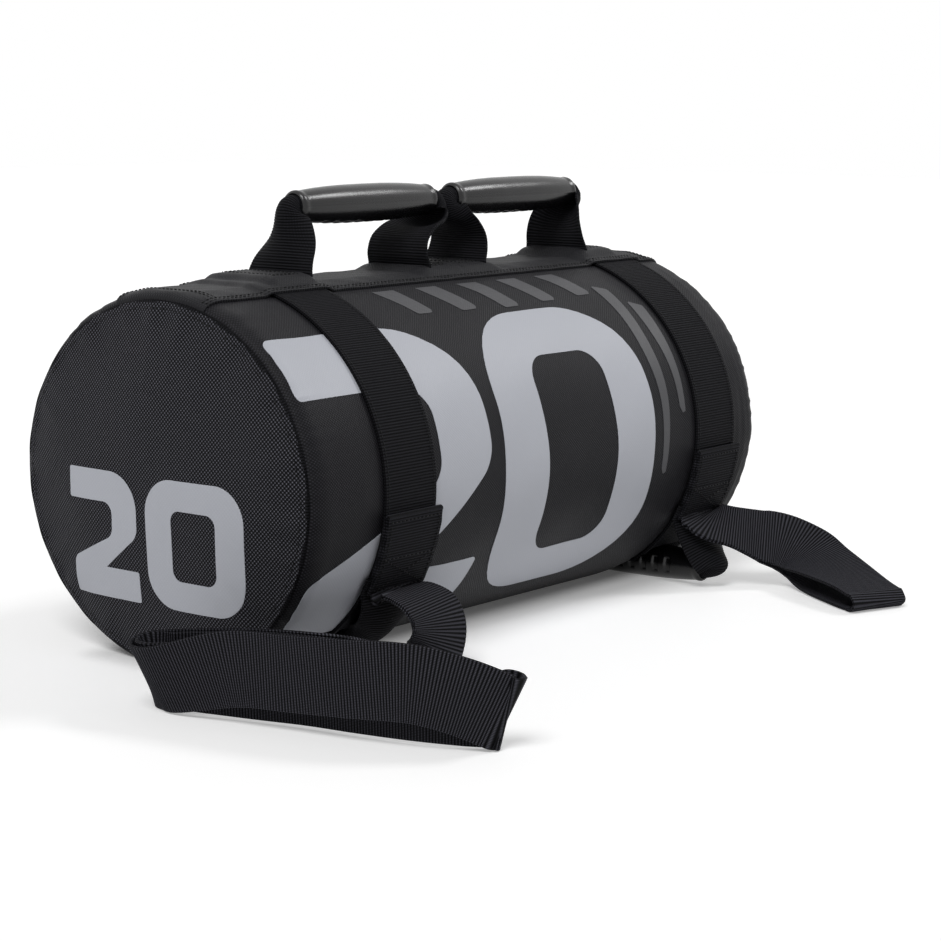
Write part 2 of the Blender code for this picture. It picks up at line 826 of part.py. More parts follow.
def make_slider(place, start, metal):
    """A slider that clasps the teeth, with a bail on top that holds the pull."""
    middle = start + slider_length
    pivot = make_pivot("zip_slider_pivot", place @ Vector((middle, 0, 0)))
    side = tooth_reach + slider_clearance
    roof = tooth_height + slider_clearance
    top = roof + slider_wall
    half = slider_length / 2
    low = (middle - half, -side - slider_wall, fit_gap)
    high = (middle + half, side + slider_wall, top)
    channel = ((middle - 2 * half, -side, -roof), (middle + 2 * half, side, roof))
    slider = boxes("zip_slider", [(low, high)], place, metal, pivot)
    cutter = boxes("slider_channel_cutter", [channel], place, metal, pivot)
    bail_half = bail_length / 2
    bail_top = top + bail_opening + bail_bar
    outline = [
        (middle - bail_half, top - fit_gap), (middle + bail_half, top - fit_gap),
        (middle + bail_half, bail_top), (middle - bail_half, bail_top),
    ]
    inner = bail_half - bail_bar
    hole = [
        (middle - inner, top), (middle + inner, top),
        (middle + inner, bail_top - bail_bar), (middle - inner, bail_top - bail_bar),
    ]
    bail = outline_solid(
        "slider_bail_form", outline, -bail_width / 2, bail_width / 2, place, metal, pivot, hole
    )
    for tool, operation in ((cutter, "DIFFERENCE"), (bail, "UNION")):
        tool.hide_render = True
        tool.display_type = "WIRE"
        cut = slider.modifiers.new(tool.name, "BOOLEAN")
        cut.operation = operation
        cut.object = tool
    make_pull(place, middle, top, metal)


def make_pull(place, middle, top, metal):
    """A flat pull whose end bar lies in the bail; it turns about that bar."""
    height = top + bail_opening / 2
    centre = place @ Vector((middle, 0, height))
    pivot = make_pivot("zip_pull_pivot", centre)
    half_bar = pull_bar / 2
    outer = [
        (middle - pull_length, -pull_width / 2), (middle + half_bar, -pull_width / 2),
        (middle + half_bar, pull_width / 2), (middle - pull_length, pull_width / 2),
    ]
    window = [
        (middle - half_bar - pull_window_length, -pull_window_width / 2),
        (middle - half_bar, -pull_window_width / 2),
        (middle - half_bar, pull_window_width / 2),
        (middle - half_bar - pull_window_length, pull_window_width / 2),
    ]
    swap = Matrix(((1, 0, 0, 0), (0, 0, 1, 0), (0, 1, 0, 0), (0, 0, 0, 1)))
    outline_solid(
        "zip_pull", outer, height - half_bar, height + half_bar, place @ swap, metal, pivot, window
    )


def main():
    clear_scene()
    fabric = make_material("coated_side_fabric", (0.025, 0.026, 0.029), 0.62)
    end_fabric = make_material("ballistic_end_fabric", (0.018, 0.019, 0.021), 0.7)
    tape = make_material("black_webbing", (0.016, 0.017, 0.019), 0.8)
    rubber = make_material("moulded_rubber", (0.02, 0.02, 0.022), 0.42)
    inner_fabric = make_material("grey_pouch_fabric", (0.2, 0.2, 0.2), 0.85)
    metal = make_material("blackened_metal", (0.08, 0.08, 0.08), 0.4, 1)
    stations = bag_stations()
    make_shell(stations, fabric, end_fabric)
    make_filling(stations, inner_fabric, tape)
    make_strip(stations, fabric)
    make_bands(tape)
    make_patches(tape)
    make_zip(tape, metal)
    for name, handle in top_handles.items():
        make_top_handle(name, handle["grip_x"], handle["feet"], handle["bend_shares"], rubber, tape)
    for name, band in bands.items():
        make_lower_handle(name, band, lower_leg_bend_shares[name], rubber, tape)
        strap = straps[name]
        make_strap(name, band, strap["root_shares"], strap["loop_shares"], strap["gap"], tape)


if __name__ == "__main__":
    main()
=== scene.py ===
"""Sandbag trainer: fabric, webbing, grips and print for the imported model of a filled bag."""

import math

import bmesh
import bpy
import numpy as np
from bpy.props import FloatProperty, FloatVectorProperty, IntProperty, PointerProperty
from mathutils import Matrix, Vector


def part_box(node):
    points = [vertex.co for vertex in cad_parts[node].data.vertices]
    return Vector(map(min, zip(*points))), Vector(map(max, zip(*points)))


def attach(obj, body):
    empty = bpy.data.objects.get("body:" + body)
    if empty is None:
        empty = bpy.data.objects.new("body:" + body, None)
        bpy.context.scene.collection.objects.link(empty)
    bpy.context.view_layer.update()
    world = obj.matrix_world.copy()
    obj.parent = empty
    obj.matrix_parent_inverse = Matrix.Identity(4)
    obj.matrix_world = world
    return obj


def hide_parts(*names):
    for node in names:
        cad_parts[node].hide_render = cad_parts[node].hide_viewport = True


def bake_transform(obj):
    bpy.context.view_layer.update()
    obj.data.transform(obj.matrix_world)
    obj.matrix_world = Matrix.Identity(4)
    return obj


bl_info = {
    "name": "Sandbag Trainer",
    "version": (1, 0, 0),
    "blender": (4, 5, 0),
    "location": "3D View > Sidebar > Sandbag",
    "description": "Builds a filled training bag with webbing, sleeve grips and printed numerals",
    "category": "Object",
}

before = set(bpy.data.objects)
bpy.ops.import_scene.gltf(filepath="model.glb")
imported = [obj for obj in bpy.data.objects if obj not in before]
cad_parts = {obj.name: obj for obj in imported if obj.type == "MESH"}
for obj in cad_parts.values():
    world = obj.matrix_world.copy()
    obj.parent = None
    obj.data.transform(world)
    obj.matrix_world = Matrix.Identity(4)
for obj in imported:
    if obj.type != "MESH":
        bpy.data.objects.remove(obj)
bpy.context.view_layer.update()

# Air left between pieces that lie on each other
clearance = 0.0003


def length(name, text, value):
    return FloatProperty(name=name, description=text, default=value, unit="LENGTH", precision=4)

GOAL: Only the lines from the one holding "strap = straps[name]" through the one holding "points = [vertex.co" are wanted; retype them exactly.

SOLUTION:
        strap = straps[name]
        make_strap(name, band, strap["root_shares"], strap["loop_shares"], strap["gap"], tape)


if __name__ == "__main__":
    main()
=== scene.py ===
"""Sandbag trainer: fabric, webbing, grips and print for the imported model of a filled bag."""

import math

import bmesh
import bpy
import numpy as np
from bpy.props import FloatProperty, FloatVectorProperty, IntProperty, PointerProperty
from mathutils import Matrix, Vector


def part_box(node):
    points = [vertex.co for vertex in cad_parts[node].data.vertices]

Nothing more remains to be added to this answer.